Starting with question #2: TER has been very kind about allowing this conversation here.  So we don't want to push their envelope of tolerance.  As I understand it, any site they consider a competing Review Site may not be mentioned on TER forums.  As for other Sugar Dating sites, the consensus here seems to be that SA is ground zero and the others are not worthwhile.

As for question #1:  Your point is well taken.  Even those of us who do not need as much privacy and discretion still have a huge desire to avoid the Bunny Boilers,  the violent ex BFs and husbands, as well as the merely BSC women. In fact, many here have expressed the opinion that all women are BSC to some degree or other.  So how do you stay safe/play safe?

This is possibly the most difficult aspect of Sugar Dating to navigate.  There are zero screening procedures in the Sugar Bowl.  By contrast, when dating an Escort, if she sees my extensive White List, P411 OKs, and list of reviews,  and I see her TER profile and reviews, we both know each other is a safe reliable hobbyist.  There's no real need for us to exchange IDs, home addresses, etc.

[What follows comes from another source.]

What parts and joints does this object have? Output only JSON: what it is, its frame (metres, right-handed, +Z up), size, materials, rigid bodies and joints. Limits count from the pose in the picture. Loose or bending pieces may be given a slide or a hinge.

But Sugar Dating is different.  You need to find some way of convincing your SBs that you are a sincere, reliable person.  Doing that without sharing your personal info is a challenge.  You will have to win her trust, have one, or more than one, coffee dates to demonstrate your reliability, advise her to always tell a trusted friend where she is going and devise a system of check in phone calls to verify that she is ok.  It takes time and creativity.  Just be as honest as you can with them even if you can't be 100% open with your personal info.